The EUR curve will keep flattening, and indeed invert
This is a very different course of events than the one predicted by our economics team. The key blind spot in the above reasoning is, of course, the recessionary wave about to crash onto Europe’s shore. In our view, it will be difficult for the ECB to keep hiking rates in the middle of a recession. Even if the word has recently entered central bankers’ vocabulary, we think they are guilty of an excess of growth optimism. In short, “it is one thing to hike into a recession, it is a different thing to hike in the middle of one”.
This, however, may not be immediately obvious to market participants. If the ECB persists in its rose-tinted view of the world, and if EU energy policy delays the date when harsh economic reality hits home, then the EUR curve will keep flattening, and indeed invert. Taking the German 2s10s slope as an example, a dip from 40bp currently to -10bp in the first quarter of 2023 is the logical consequence of a hawkish ECB in the face of a worsening economic outlook.
Like its US and UK peers, the German curve will soon invert
Upside to rates now, but they will crash down in 2023
This sequencing of events, markets pricing more aggressive ECB hikes and only waking up to a dismal economic outlook later in the winter, also means the upside to Bund yields still remains. This is mostly a near-term view, however. We struggle to see Bund yields remaining at current, or indeed higher, levels in the midst of a recession, and as the ECB will eventually fail to deliver on the hikes priced by the curve.
We expect 10Y rates to dip below 1% in the first half of 2023 until the economic gloom is dispelled. This should only be a temporary state of play as the curve will re-steepen with the return of positive growth in 2024. Our view is thefefore for a sharp reversal of government bonds’ fortunes early in 2023. The drop could be even more marked for 10Y swap rates, with a temporary dip through 1.5% at some point next year as our base case.

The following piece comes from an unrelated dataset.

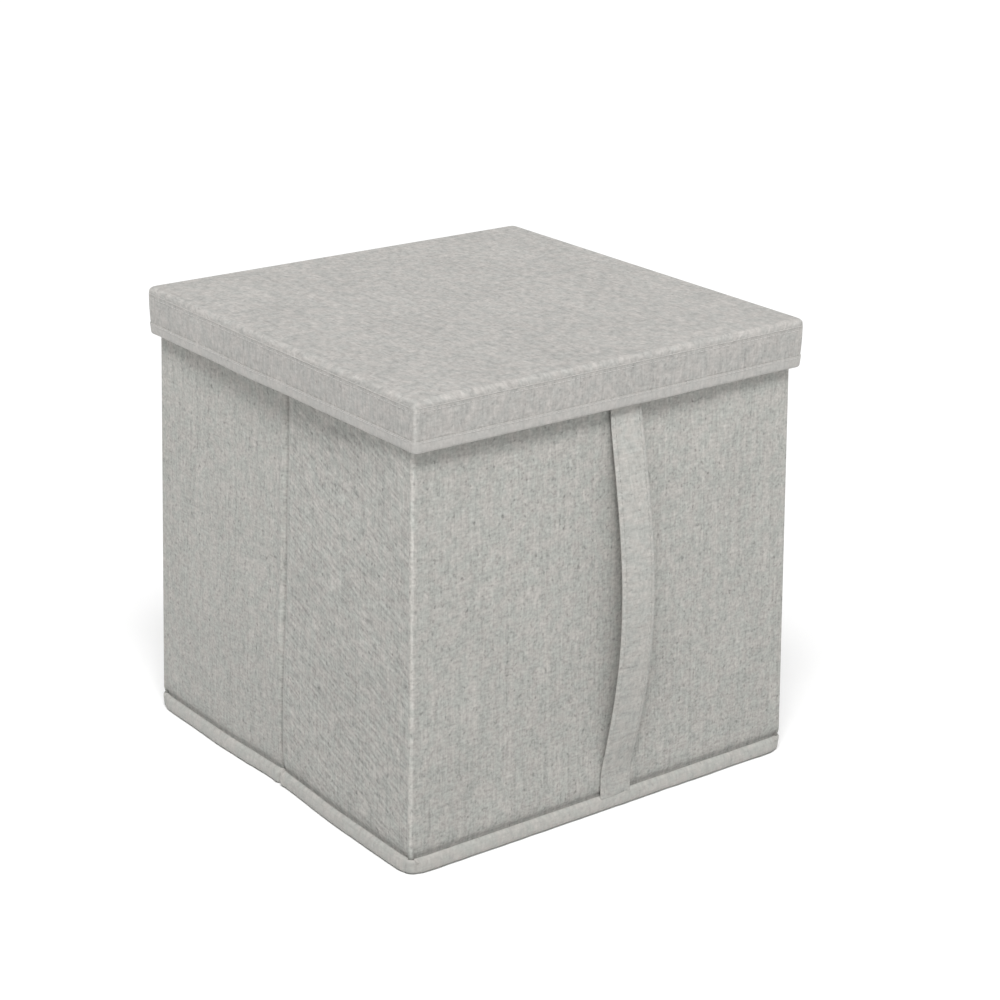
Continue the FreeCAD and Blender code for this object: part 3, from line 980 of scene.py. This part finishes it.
def make_lid_top():
    """The lid's top: cloth with rolled edges over the board, and a lining under it."""
    depth = LID_TOP - SKIRT_TOP
    plain = tray(LID_HALF, LID_TOP, depth, TOP_EDGE, LID_CORNER, CLOTH)

    def place(x, y, layer):
        px, py, z = plain(x, y, layer)
        away = 1 - ease(max(abs(px), abs(py)), 0.9 * LID_HALF, 0.985 * LID_HALF)
        lift = 0.45 * MM * swell(px, py, 1.0, 85 * MM) - 0.15 * MM
        ridge = 0.3 * MM * hump(max(abs(px), abs(py)), LID_HALF - 7 * MM, 2 * MM)
        return px, py, z + away * lift - ridge

    lines = tray_steps(LID_HALF, depth, TOP_EDGE, 5 * MM)
    top = dress(plate("lid_top_cloth", lines, lines, place), "lid")
    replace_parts(top, "lid_top_cover")
    low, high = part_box("lid_top_lining")
    levels = (high.z, low.z)
    side = steps(low.x, high.x, 9 * MM)
    lining = plate("lid_top_lining_cloth", side, side, lambda x, y, layer: (x, y, levels[layer]))
    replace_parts(dress(lining, "lining"), "lid_top_lining")
    for piece in (top, lining):
        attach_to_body(piece, "lid")
    dress(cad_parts["lid_top_board"], "board")


# ---------------------------------------------------------------- stage, light and camera

FLOOR_REACH = 40.0
FLOOR_LEVEL = -0.5 * MM  # just under the bin


def make_floor():
    """A wide pale floor."""
    mesh = bpy.data.meshes.new("floor")
    signs = ((-1, -1), (1, -1), (1, 1), (-1, 1))
    mesh.from_pydata([(x * FLOOR_REACH, y * FLOOR_REACH, FLOOR_LEVEL) for x, y in signs], [], [(0, 1, 2, 3)])
    floor = bpy.data.objects.new("floor", mesh)
    bpy.context.scene.collection.objects.link(floor)
    s = Shader("pale_floor")
    mottle = s.noise(s.add("ShaderNodeTexCoord").outputs["Object"], 3, 2, 0.5)
    colour = s.blend(mottle, (0.90, 0.90, 0.90), (0.92, 0.92, 0.92))
    roughness = s.math("ADD", 0.85, s.math("MULTIPLY", mottle, 0.1))
    floor.data.materials.append(s.finish(colour, mottle, 0.1 * MM, roughness, specular=0.0))


SKY = 0.33  # strength of the sky
SUN, SUN_WIDTH, SUN_RISE = 1.56, 20, 59  # each light's strength in W/m2, and its width and height in degrees
SUN_TURNS = (-46, -28)  # where they come from, in degrees from the front


def direction(turn, rise):
    """From the bin towards something turned from the front and raised by these angles."""
    return Vector((math.sin(turn) * math.cos(rise), -math.cos(turn) * math.cos(rise), math.sin(rise)))


def make_light():
    """A pale sky all round, and two wide soft lights high up on the camera's side."""
    world = bpy.data.worlds.new("studio")
    bpy.context.scene.world = world
    world.use_nodes = True
    sky = world.node_tree.nodes["Background"]
    sky.inputs["Color"].default_value = (1, 1, 1, 1)
    sky.inputs["Strength"].default_value = SKY
    for number, angle in enumerate(SUN_TURNS):
        data = bpy.data.lights.new(f"soft_light_{number}", "SUN")
        data.energy, data.angle = SUN, math.radians(SUN_WIDTH)
        sun = bpy.data.objects.new(data.name, data)
        bpy.context.scene.collection.objects.link(sun)
        away = direction(math.radians(angle), math.radians(SUN_RISE))
        sun.rotation_euler = (-away).to_track_quat("-Z", "Y").to_euler()
    bpy.context.scene.view_settings.view_transform = "Standard"


CAMERA_PLACE = (-0.9370, -1.2567, 0.7443)
CAMERA_TURN, CAMERA_RISE, CAMERA_ROLL = (math.radians(angle) for angle in (-37.49, 20.11, 0.81))
CAMERA_LENS, CAMERA_SENSOR = 88.0, 36  # mm


def make_camera():
    """The camera: turned to the corner between the strap wall and the left wall, and slightly above."""
    data = bpy.data.cameras.new("camera")
    data.sensor_width = CAMERA_SENSOR
    data.lens = CAMERA_LENS
    camera = bpy.data.objects.new("camera", data)
    bpy.context.scene.collection.objects.link(camera)
    back = direction(CAMERA_TURN, CAMERA_RISE)
    right = (-back).cross(Vector((0, 0, 1))).normalized()
    up = right.cross(-back)
    cosine, sine = math.cos(CAMERA_ROLL), math.sin(CAMERA_ROLL)
    leaned_right = cosine * right + sine * up
    leaned_up = cosine * up - sine * right
    axes = Matrix((leaned_right, leaned_up, back)).transposed()
    camera.matrix_world = Matrix.Translation(CAMERA_PLACE) @ axes.to_4x4()
    bpy.context.scene.camera = camera


# ---------------------------------------------------------------- all of it

make_camera()
make_light()
make_floor()
for each in WALLS:
    make_wall(each)
make_base()
make_insert()
make_strap()
for each in LID_SIDES:
    make_skirt(*each)
make_lid_top()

ECB hikes will push rates up, but the recession will bring them down
The next worry: quantitative tightening
If hawks are to be believed, the debate on quantitative tightening (QT) is also due to start this year, although not necessarily in September. The minutes of the July meeting already featured an oblique reference to balance sheet forward guidance. In addition to the ‘mechanical’ reduction the repayment of targeted longer-term refinancing operations (TLTRO) funds will cause, the ECB has committed to keeping the size of its pandemic emergency purchase programme (PEPP) bond portfolio constant until at least the end of 2024. Like its recent rate hike signals, we believe this guidance to be at risk.
The ECB should tread carefully if it wants to avoid yet more widening in sovereign spreads
What’s more, an earlier reduction in the size of its asset purchase programme (APP) portfolio is possible. With the exact wording being "an extended period of time past the date when it starts raising the key interest rates", the clock is ticking. Even if it only occurs in 2024, balance sheet reduction will be a sea change in ECB policy. The central bank is still growing its peripheral bond pile thanks to its PEPP reinvestment policy, and a majority of economists expect it to activate its Transmission Protection Instrument (TPI) this or next year, which will result in yet more buying.
ECB bond flows are going in the opposite direction in German and Italy
As in any jurisdiction, a reduction of its almost €5tr bond portfolio would add to the policy tightening delivered through rate hikes. The problem in the eurozone is that a shrinking bond portfolio would deliver sharply different degrees of tightening from one member state to the next. This is the very reason why the ECB is currently a net buyer of Italian bonds and a net seller of German ones. An overall reduction of its bonds portfolio is possible but likely at differentiated speeds in our view. The ECB should tread carefully if it wants to avoid yet more widening in sovereign spreads.